Your May column on Experimental/ Amateur-Built rules [“Around the Patch: Commercial assistance, quickbuilds…babies & bathwater.”] begs the question: What is the FAAs role as assigned in law enacted by a vote of our elected representatives? In a word, its role is safety.

The current and proposed wording of FAR 121.91 (g) and accompanying Advisory Circulars is not in keeping with that assigned role. Regulations written to address safety would try to ascertain how a plane was built. They would present guidelines focused on structure, building practices, weight and balance and general airworthiness. Any limitations for a homebuilt aircraft would be based on physics, physiology and aerodynamics.

Todays regulations ask why a plane was built and who built it. Asking the first question is an inappropriate function of government. If the Administrator had an infallible mind reader, would any of us pass the criteria of building “solely” for our own education or recreation? Asking the second question sends rulemakers on an exercise in the pretzel logic of trying to define the meaning of “fabricated.” Both questions have a history of generating paranoia. Neither fosters the safe design, construction and operation, which should be mutual goals of the government and the builder.

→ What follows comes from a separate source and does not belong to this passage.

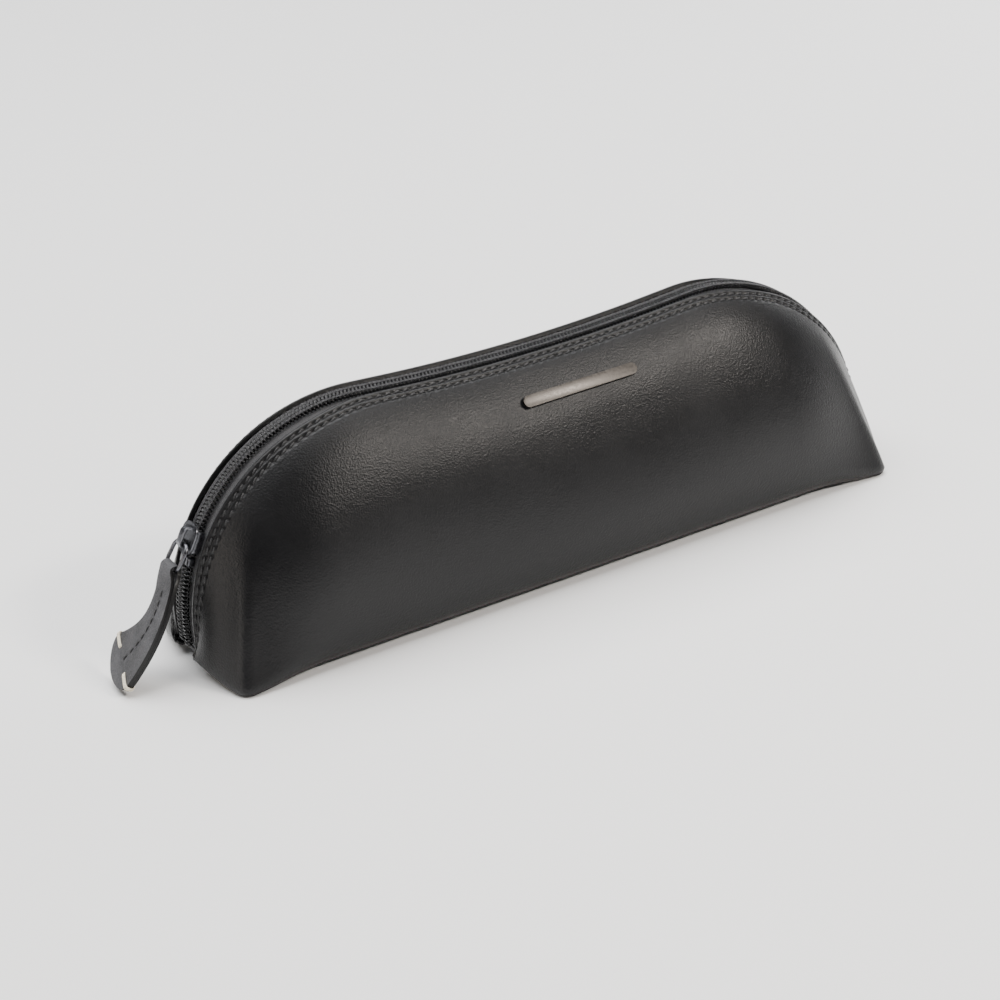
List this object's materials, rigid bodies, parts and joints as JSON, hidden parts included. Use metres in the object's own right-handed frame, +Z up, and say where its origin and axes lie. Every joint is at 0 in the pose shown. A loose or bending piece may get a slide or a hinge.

We must address this issue in a way that holds the FAA to account in carrying out its assignment to make rules that ensure safety. If we lose sight of that overlying framework and accept anything less, we will be revisiting this topic in another decade as technology changes the means of fabrication. We will stunt innovation to the extent that the rules discourage new and better designs. We will also fall short of doing our part to establish a principled and logical standard that promotes safety in Experimental aviation.